To understand what this means, we need to know what standard deviation represents. Standard deviation is a measure of how spread out numbers are from their mean. Our mean is zero. For a normal distribution, about 68% of all values lie within one standard deviation of the mean. About 95% lie within two standard deviations.
Our inputs had a mean of 0 and a standard deviation of 1. So most input values were between -2 and 2.
Our outputs now have a mean of 0 and a standard deviation of 22. So most output values will be between -44 and 44.
The typical magnitude of an output value is now 22 times larger than the typical magnitude of an input value.
Pass this through a few layers. Let’s prove how the variance explodes.
Layer 1:
Input to Layer 1: x_l1. Var(x_l1) = 1.
Output of Layer 1: y_l1.
As we proved, Var(y_l1) = n_in * Var(w_l1) * Var(x_l1) = 512 * 1 * 1 = 512.
Layer 2:
The input to Layer 2 is the output of Layer 1. So, x_l2 = y_l1.
The variance of the input to Layer 2 is Var(x_l2) = Var(y_l1) = 512.
The output of Layer 2 is y_l2. We use the same formula for variance.
Var(y_l2) = n_in * Var(w_l2) * Var(x_l2)
The weights of Layer 2 are also initialized from Normal(0, 1), so Var(w_l2) = 1.
Var(y_l2) = 512 * 1 * 512 = 262,144.
The variance of the output from Layer 2 is (n_in)^2. The standard deviation is n_in = 512.
After just two layers, the typical magnitude of the output values is 512 times larger than the original input values. After a third layer, it would be (n_in)^3.

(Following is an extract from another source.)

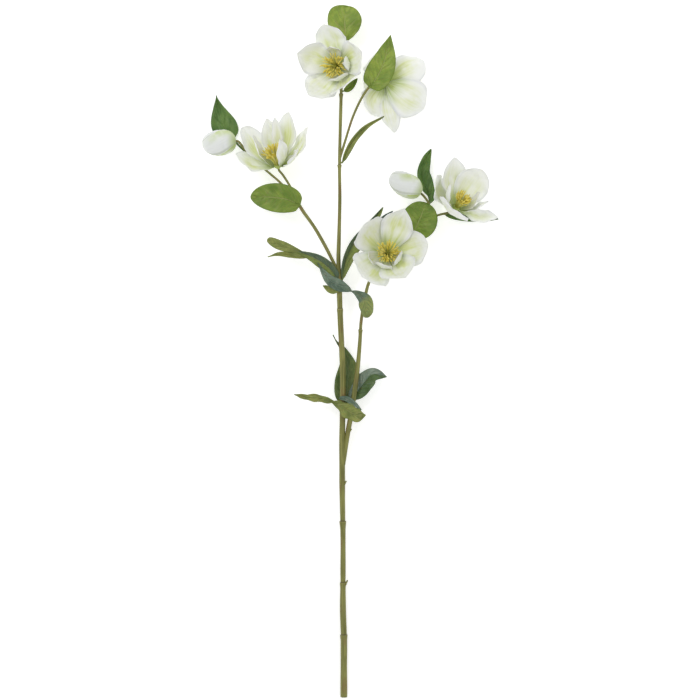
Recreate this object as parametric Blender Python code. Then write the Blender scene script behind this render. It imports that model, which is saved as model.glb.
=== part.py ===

The numbers explode. These large outputs are then passed to an activation function (like tanh or sigmoid). These functions saturate for large inputs (their output is close to 1 or -1).
When the activation function is saturated, its gradient is almost zero. During backpropagation, these zero gradients are multiplied back through the network. The weights do not get updated. The network does not learn.
Now, let’s fix it.
Our goal is to make the output variance Var(y) equal to 1.

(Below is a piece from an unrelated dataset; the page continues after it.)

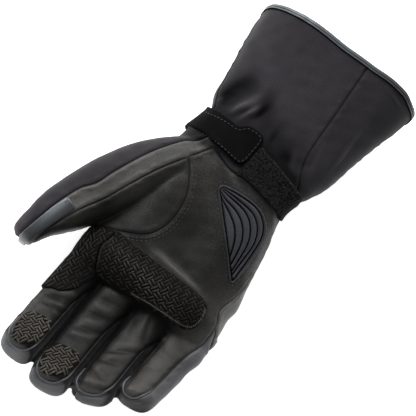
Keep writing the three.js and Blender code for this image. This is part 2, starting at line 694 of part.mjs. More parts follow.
// A folded tape over the cuff's edge, outside, over the rim and inside: rings joined into a loop.
function cuffBinding() {
  const outside = BINDING_GAP + BINDING_THICK;
  const inside = -WALL - BINDING_GAP;
  const rings = [
    edgeRing(outside, -BINDING_WIDE), edgeRing(outside, outside),
    edgeRing(inside - BINDING_THICK, outside), edgeRing(inside - BINDING_THICK, -BINDING_WIDE),
    edgeRing(inside, -BINDING_WIDE), edgeRing(inside, BINDING_GAP),
    edgeRing(BINDING_GAP, BINDING_GAP), edgeRing(BINDING_GAP, -BINDING_WIDE),
  ];
  const sides = BODY_SIDES;
  const flat = new Float32Array(rings.flat().flatMap((p) => [p.x, p.y, p.z]));
  const index = [];
  const at = (i, j) => (i % rings.length) * sides + (j % sides);
  for (let i = 0; i < rings.length; i++)
    for (let j = 0; j < sides; j++) {
      index.push(at(i, j), at(i, j + 1), at(i + 1, j + 1));
      index.push(at(i, j), at(i + 1, j + 1), at(i + 1, j));
    }
  const geometry = new THREE.BufferGeometry();
  geometry.setAttribute("position", new THREE.BufferAttribute(flat, 3)).setIndex(index);
  return solidFrom(geometry);
}

// A ring of the cuff's form at an offset from its surface and a distance along Y from its edge.
function edgeRing(offset, from) {
  const [edge, next] = bodyRows(offset);
  if (from >= 0) return bodyRing(edge, offset, from);
  const ring = bodyRing(next, offset, 0);
  return bodyRing(edge, offset, 0).map((point, j) => point.lerp(ring[j], -from / (edge.y - next.y)));
}

// The largest body of a solid, without slivers that cutting may leave beside it.
function largest(solid) {
  const bodies = solid.decompose();
  return bodies.reduce((best, body) => (body.volume() > best.volume() ? body : best));
}

function meshFrom(name, solid, material) {
  const { vertProperties, triVerts, numProp } = largest(solid).getMesh();
  const positions = [];
  for (let i = 0; i < vertProperties.length; i += numProp)
    positions.push(vertProperties[i], vertProperties[i + 1], vertProperties[i + 2]);
  const geometry = new THREE.BufferGeometry();
  geometry.setAttribute("position", new THREE.Float32BufferAttribute(positions, 3));
  geometry.setIndex(Array.from(triVerts));
  geometry.computeVertexNormals();
  const mesh = new THREE.Mesh(geometry, MATERIALS[material]);
  mesh.name = name;
  return mesh;
}

const glove = new THREE.Group();
const panels = shellPanels();
for (const row of PANELS) glove.add(meshFrom(row.name, nearest(panels, row), row.material));
for (const row of FINGERS) glove.add(meshFrom(`${row.name}_piping`, piping(row), "binding"));
glove.add(meshFrom("cuff_binding", cuffBinding(), "binding"));
glove.add(meshFrom("wrist_strap", wristStrap(), "webbing"));
glove.add(meshFrom("strap_loop_patch",
  sewnOn(outlineRegion("strap_loop", LOOP_LOWEST), LOOP_THICK, body), "loop"));
glove.add(meshFrom("knuckle_grip_patch",
  sewnOn(outlineRegion("knuckle_grip", 30), KNUCKLE_GRIP_THICK), "grip"));
const [indexRow, middleRow] = FINGERS;
const indexSide = (offset) => body(offset).add(finger(indexRow, offset));
glove.add(meshFrom("index_grip_patch",
  sewnOn(outlineRegion("index_grip", 20), GRIP_THICK, indexSide), "grip"));
glove.add(meshFrom("index_tip_grip", tipGrip(indexRow), "grip"));
glove.add(meshFrom("middle_tip_grip", tipGrip(middleRow), "grip"));
glove.add(meshFrom("heel_insert", heelInsert(), "insert"));
glove.add(meshFrom("thumb_wiper",
  sewnOn(outlineRegion("thumb_wiper", 38), WIPER_THICK, thumb), "wiper"));

export default glove;
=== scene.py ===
"""A heated motorcycle glove for the right hand, lying on its back with the palm up.

The shell is one smooth form that is cut along its seams into panels of leather and softshell.
Grip patches, the ribbed heel insert, the wrist strap, pipings, tapes and stitches are laid on it.
Lengths are millimetres inside the classes and become metres where a mesh is made.
"""

import sys
import logging
import math
from collections.abc import Sequence
from dataclasses import dataclass, field, replace
from enum import Enum

import bpy
import numpy as np
from mathutils import Matrix, Vector
from mathutils.bvhtree import BVHTree
from mathutils.kdtree import KDTree


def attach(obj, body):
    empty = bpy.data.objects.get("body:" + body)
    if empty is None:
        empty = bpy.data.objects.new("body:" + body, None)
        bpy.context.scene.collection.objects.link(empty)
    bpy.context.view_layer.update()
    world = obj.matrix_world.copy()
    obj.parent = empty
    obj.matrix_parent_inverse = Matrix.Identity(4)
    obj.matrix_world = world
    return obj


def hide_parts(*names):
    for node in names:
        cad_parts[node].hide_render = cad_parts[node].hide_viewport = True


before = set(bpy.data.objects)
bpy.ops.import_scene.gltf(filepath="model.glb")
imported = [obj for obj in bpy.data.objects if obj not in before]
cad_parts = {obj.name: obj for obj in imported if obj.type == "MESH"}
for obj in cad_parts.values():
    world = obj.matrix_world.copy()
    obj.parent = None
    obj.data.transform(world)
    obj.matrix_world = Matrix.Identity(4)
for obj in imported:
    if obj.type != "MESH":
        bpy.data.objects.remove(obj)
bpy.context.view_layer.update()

LOG = logging.getLogger("glove")
MM = 0.001
BODY_NAME = "root"
Plan = tuple[tuple[float, float], ...]
Socket = bpy.types.NodeSocket

# Where the panels meet, in millimetres
WRIST_Y = 42.0
FINGER_Y = -88.0
KNUCKLE_SLOPE = 0.075
KNUCKLE_X = -22.0
FINGER_SEAM_Z = 26.2
SIDE_SEAM_Z = 14.0
THUMB_SEAM_Z = 26.0
CUFF_SEAM_LEFT_Z = 38.0
CUFF_SEAM_RIGHT_Z = 24.0
# Above and below everything
HIGH = 120.0
LOW = -10.0
# How far each seam is carried past the seams that it meets
PAST = 2.6

# Of every finish: two roughnesses, the sizes of mottling and of gloss patches, and the darkest that painted
# shade goes
SHEEN_ROUGHNESS = 0.45
COAT_ROUGHNESS = 0.25
MOTTLE_SIZE = 28.0
PATCH_SIZE = 9.0
DARKEST = 0.12


class Grain(Enum):
    """The kinds of fine surface that a finish can have."""

    PEBBLE = "pebbled leather"
    SOFTSHELL = "fine woven face"
    WEBBING = "woven tape"
    PILE = "brushed loops"
    RIB = "speckled cloth"
    STRETCH = "cloth with fine ribs across"
    SMOOTH = "smooth rubber or tape"


@dataclass(frozen=True)
class Finish:
    """One material of the glove, with its colour, gloss and fine surface.

    Attributes:
        name: The material's name.
        slot: The material slot that it belongs to; not used.
        colour: Linear base colour.
        roughness: Mean roughness.
        grain: Kind of fine surface.
        size: Size of one grain in millimetres.
        depth: Depth of the grain in millimetres.
        mottling: Share by which the colour varies over a hand's width.
        specular: Specular level of the shader.
        sheen: Weight of the cloth's sheen.
        coat: Weight of a clear gloss over the colour.
        painted_light: How much lighter painted highlights make the tops of folds and edges, and how much
            darker painted shade makes hollows.
    """

    name: str
    slot: str
    colour: tuple[float, float, float]
    roughness: float
    grain: Grain
    size: float
    depth: float
    mottling: float = 0.15
    specular: float = 0.5
    sheen: float = 0.0
    coat: float = 0.0
    painted_light: float = 0.35


LEATHER = Finish(
    "leather", "leather", (0.0175, 0.0168, 0.0158), 0.40, Grain.PEBBLE, 1.1, 0.09, 0.12, 0.2, painted_light=1.2)
SIDE_LEATHER = Finish(
    "side_leather", "side_leather", (0.064, 0.063, 0.059), 0.46, Grain.PEBBLE, 1.1, 0.08, 0.10, 0.3,
    painted_light=0.4)
SOFTSHELL = Finish(
    "softshell", "softshell", (0.0305, 0.0280, 0.0320), 0.85, Grain.SOFTSHELL, 0.45, 0.05, 0.10, 0.12, 0.12,
    painted_light=0.6)
FINGER_CLOTH = Finish(
    "finger_cloth", "softshell", (0.047, 0.0475, 0.0505), 0.6, Grain.STRETCH, 1.1, 0.03, 0.05, 0.32, 0.08,
    painted_light=0.75)
LINING = Finish("lining", "softshell", (0.012, 0.012, 0.013), 0.95, Grain.PILE, 0.8, 0.15, sheen=0.2)
GRIP_CLOTH = Finish("grip_cloth", "grip", (0.0045, 0.0042, 0.004), 0.9, Grain.PILE, 0.5, 0.12, 0.1, 0.12)
GRIP_BARS = Finish(
    "grip_bars", "grip", (0.0140, 0.0127, 0.0108), 0.55, Grain.SMOOTH, 0.6, 0.03, 0.35, 0.1, painted_light=1.0)
EDGING = Finish("edging_thread", "grip", (0.200, 0.194, 0.184), 0.5, Grain.SMOOTH, 0.3, 0.02, 0.3, 0.4)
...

We saw that: Var(y) = n_in * Var(w) * Var(x)
Assuming Var(x) = 1, we have: Var(y) = n_in * Var(w)
We want Var(y) = 1.
So, 1 = n_in * Var(w)
This means we must choose our weights w to have a variance of:
Var(w) = 1 / n_in
How do we get a random variable with Var(w) = 1 / n_in?
We start with a variable W_standard from a standard normal distribution Normal(0, 1). It has Var(W_standard) = 1.
If we scale this variable by a constant c, the new variance is Var(c * W_standard) = c^2 * Var(W_standard) = c^2.
We want the new variance to be 1 / n_in.
So, c^2 = 1 / n_in
c = 1 / sqrt(n_in)
This is the solution. We initialize weights not from Normal(0, 1), but by taking a sample from Normal(0, 1) and then dividing it by sqrt(n_in).
This makes the variance of the weights equal to 1 / n_in. Let’s re-calculate the output variance with this new weight initialization.
Var(y) = n_in * Var(w)
Var(y) = n_in * (1 / n_in)
Var(y) = 1
Now, the output of the layer has the same variance as the input. The variance does not explode or vanish from layer to layer. The inputs to activation functions stay in a range where their gradients are non-zero, and the network can learn effectively. This same logic applies to the gradients during the backward pass, keeping them stable as well.